* **The problem**: Every entry must be given again exactly.

+++++

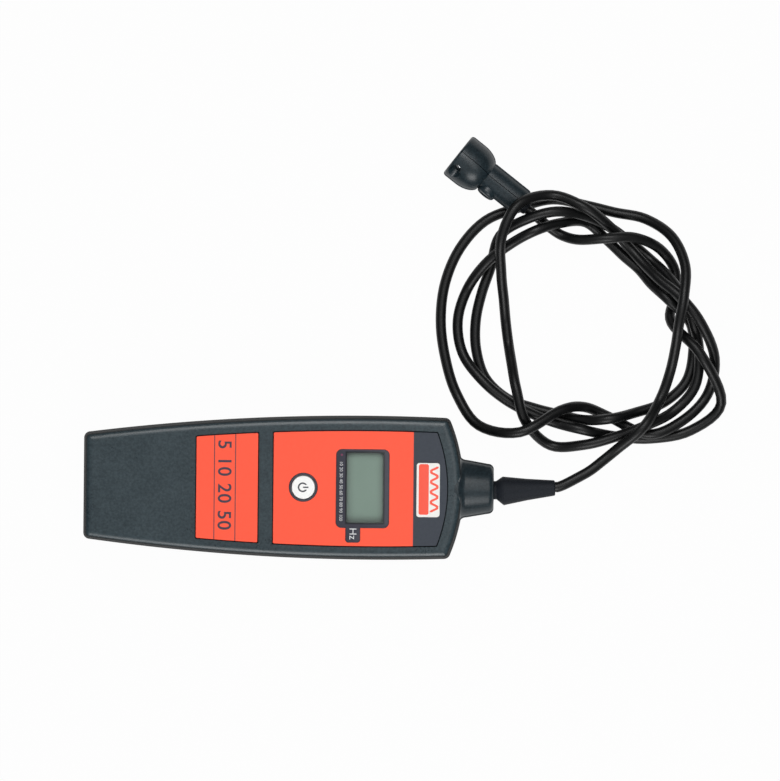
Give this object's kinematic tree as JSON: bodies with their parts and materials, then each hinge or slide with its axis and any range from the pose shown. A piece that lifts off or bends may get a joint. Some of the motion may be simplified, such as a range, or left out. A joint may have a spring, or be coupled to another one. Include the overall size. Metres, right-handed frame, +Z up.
{
  "type": "belt tension tester",
  "caption": "Handheld belt tension tester: a tapered case with a display and a power button, joined by a looped cable to a small optical sensor head.",
  "frame": {"origin": "middle of the handset's flat back, on the surface that it lies on", "axes": "+X runs along the handset to the end where the cable leaves, +Y to the side where the sensor head lies, +Z up out of the display"},
  "size_m": [0.3211, 0.2121, 0.0328],
  "materials": {
    "case_plastic": "fine moulded texture, slate grey",
    "label_film": "satin printed film, warm red with a slate end",
    "badge_film": "white film with a plain wave",
    "black_plastic": "satin moulded plastic",
    "white_plastic": "satin moulded plastic",
    "window": "clear acrylic with a printed border",
    "display": "grey-green liquid crystal",
    "rubber": "satin flexible moulding",
    "cable": "glossy extruded jacket",
    "board": "solder mask",
    "chip": "moulded epoxy",
    "steel": "zinc plated",
    "battery_case": "plain sleeve",
    "foam": "open foam",
    "red_wire": "insulated wire",
    "clear_lens": "clear epoxy dome",
    "dark_lens": "smoked epoxy dome",
    "red_lens": "tinted epoxy dome"
  },
  "bodies": {
    "handset": {"bottom_shell": "case_plastic", "top_shell": "case_plastic", "main_label": "label_film", "reference_label": "label_film", "badge_plate": "badge_film", "display_window": "window", "display_glass": "display", "display_frame": "white_plastic", "zebra_strip_tail": "rubber", "zebra_strip_nose": "rubber", "button_ring": "black_plastic", "switch_body": "black_plastic", "circuit_board": "board", "processor": "chip", "amplifier_chip": "chip", "crystal": "steel", "capacitor_left": "chip", "capacitor_right": "chip", "cable_header": "white_plastic", "battery": "battery_case", "battery_clip": "black_plastic", "battery_pad": "foam", "battery_lead_positive": "red_wire", "battery_lead_negative": "chip", "nose_collar": "case_plastic", "inner_lead": "cable", "cable_clamp": "black_plastic", "strain_relief": "rubber", "case_screw_1": "steel", "case_screw_2": "steel", "case_screw_3": "steel", "case_screw_4": "steel", "board_screw_1": "steel", "board_screw_2": "steel", "board_screw_3": "steel", "board_screw_4": "steel", "clamp_screw_right": "steel", "clamp_screw_left": "steel", "sensor_shell_left": "case_plastic", "sensor_shell_right": "case_plastic", "sensor_face": "black_plastic", "infrared_emitter": "clear_lens", "infrared_detector": "dark_lens", "aiming_lamp": "red_lens", "sensor_board": "board", "sensor_grommet": "rubber", "sensor_screw_front": "steel", "sensor_screw_rear": "steel", "lead_run": "cable", "lead_loops": "cable"},
    "button": {"power_button": "white_plastic", "switch_plunger": "black_plastic"},
    "door": {"battery_door": "case_plastic"}
  },
  "joints": [
    {"name": "button_press", "type": "slide", "parent": "handset", "child": "button", "axis": [0, 0, -1], "range_m": [0, 0.0004], "stiffness_N_per_m": 600, "springref_m": -0.0005},
    {"name": "door_slide", "type": "slide", "parent": "handset", "child": "door", "axis": [-1, 0, 0], "range_m": [0, 0.012]}
  ]
}
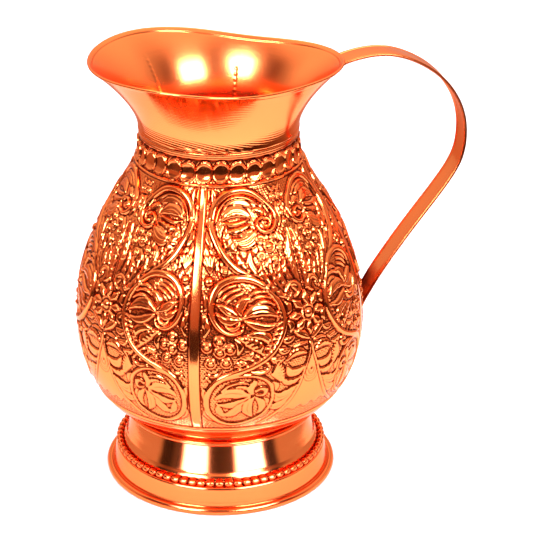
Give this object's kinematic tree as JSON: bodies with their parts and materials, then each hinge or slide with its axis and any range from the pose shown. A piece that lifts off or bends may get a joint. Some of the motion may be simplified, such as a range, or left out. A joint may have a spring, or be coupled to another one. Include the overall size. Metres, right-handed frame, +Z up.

+++++

* **Completed task**:
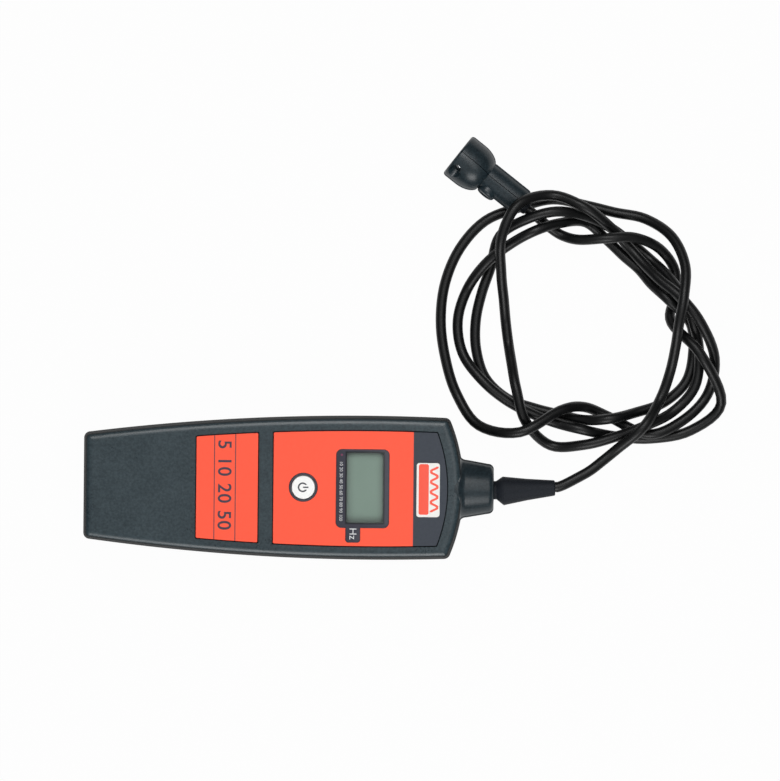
Give this object's kinematic tree as JSON: bodies with their parts and materials, then each hinge or slide with its axis and any range from the pose shown. A piece that lifts off or bends may get a joint. Some of the motion may be simplified, such as a range, or left out. A joint may have a spring, or be coupled to another one. Include the overall size. Metres, right-handed frame, +Z up.
{
  "type": "belt tension tester",
  "caption": "Handheld belt tension tester: a tapered case with a display and a power button, joined by a looped cable to a small optical sensor head.",
  "frame": {"origin": "middle of the handset's flat back, on the surface that it lies on", "axes": "+X runs along the handset to the end where the cable leaves, +Y to the side where the sensor head lies, +Z up out of the display"},
  "size_m": [0.3211, 0.2121, 0.0328],
  "materials": {
    "case_plastic": "fine moulded texture, slate grey",
    "label_film": "satin printed film, warm red with a slate end",
    "badge_film": "white film with a plain wave",
    "black_plastic": "satin moulded plastic",
    "white_plastic": "satin moulded plastic",
    "window": "clear acrylic with a printed border",
    "display": "grey-green liquid crystal",
    "rubber": "satin flexible moulding",
    "cable": "glossy extruded jacket",
    "board": "solder mask",
    "chip": "moulded epoxy",
    "steel": "zinc plated",
    "battery_case": "plain sleeve",
    "foam": "open foam",
    "red_wire": "insulated wire",
    "clear_lens": "clear epoxy dome",
    "dark_lens": "smoked epoxy dome",
    "red_lens": "tinted epoxy dome"
  },
  "bodies": {
    "handset": {"bottom_shell": "case_plastic", "top_shell": "case_plastic", "main_label": "label_film", "reference_label": "label_film", "badge_plate": "badge_film", "display_window": "window", "display_glass": "display", "display_frame": "white_plastic", "zebra_strip_tail": "rubber", "zebra_strip_nose": "rubber", "button_ring": "black_plastic", "switch_body": "black_plastic", "circuit_board": "board", "processor": "chip", "amplifier_chip": "chip", "crystal": "steel", "capacitor_left": "chip", "capacitor_right": "chip", "cable_header": "white_plastic", "battery": "battery_case", "battery_clip": "black_plastic", "battery_pad": "foam", "battery_lead_positive": "red_wire", "battery_lead_negative": "chip", "nose_collar": "case_plastic", "inner_lead": "cable", "cable_clamp": "black_plastic", "strain_relief": "rubber", "case_screw_1": "steel", "case_screw_2": "steel", "case_screw_3": "steel", "case_screw_4": "steel", "board_screw_1": "steel", "board_screw_2": "steel", "board_screw_3": "steel", "board_screw_4": "steel", "clamp_screw_right": "steel", "clamp_screw_left": "steel", "sensor_shell_left": "case_plastic", "sensor_shell_right": "case_plastic", "sensor_face": "black_plastic", "infrared_emitter": "clear_lens", "infrared_detector": "dark_lens", "aiming_lamp": "red_lens", "sensor_board": "board", "sensor_grommet": "rubber", "sensor_screw_front": "steel", "sensor_screw_rear": "steel", "lead_run": "cable", "lead_loops": "cable"},
    "button": {"power_button": "white_plastic", "switch_plunger": "black_plastic"},
    "door": {"battery_door": "case_plastic"}
  },
  "joints": [
    {"name": "button_press", "type": "slide", "parent": "handset", "child": "button", "axis": [0, 0, -1], "range_m": [0, 0.0004], "stiffness_N_per_m": 600, "springref_m": -0.0005},
    {"name": "door_slide", "type": "slide", "parent": "handset", "child": "door", "axis": [-1, 0, 0], "range_m": [0, 0.012]}
  ]
}
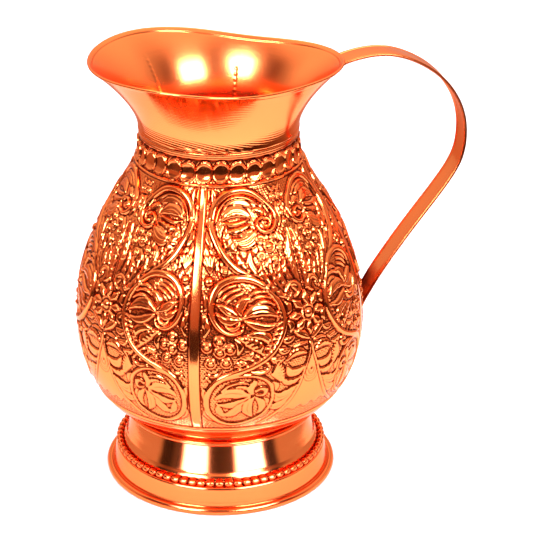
Give this object's kinematic tree as JSON: bodies with their parts and materials, then each hinge or slide with its axis and any range from the pose shown. A piece that lifts off or bends may get a joint. Some of the motion may be simplified, such as a range, or left out. A joint may have a spring, or be coupled to another one. Include the overall size. Metres, right-handed frame, +Z up.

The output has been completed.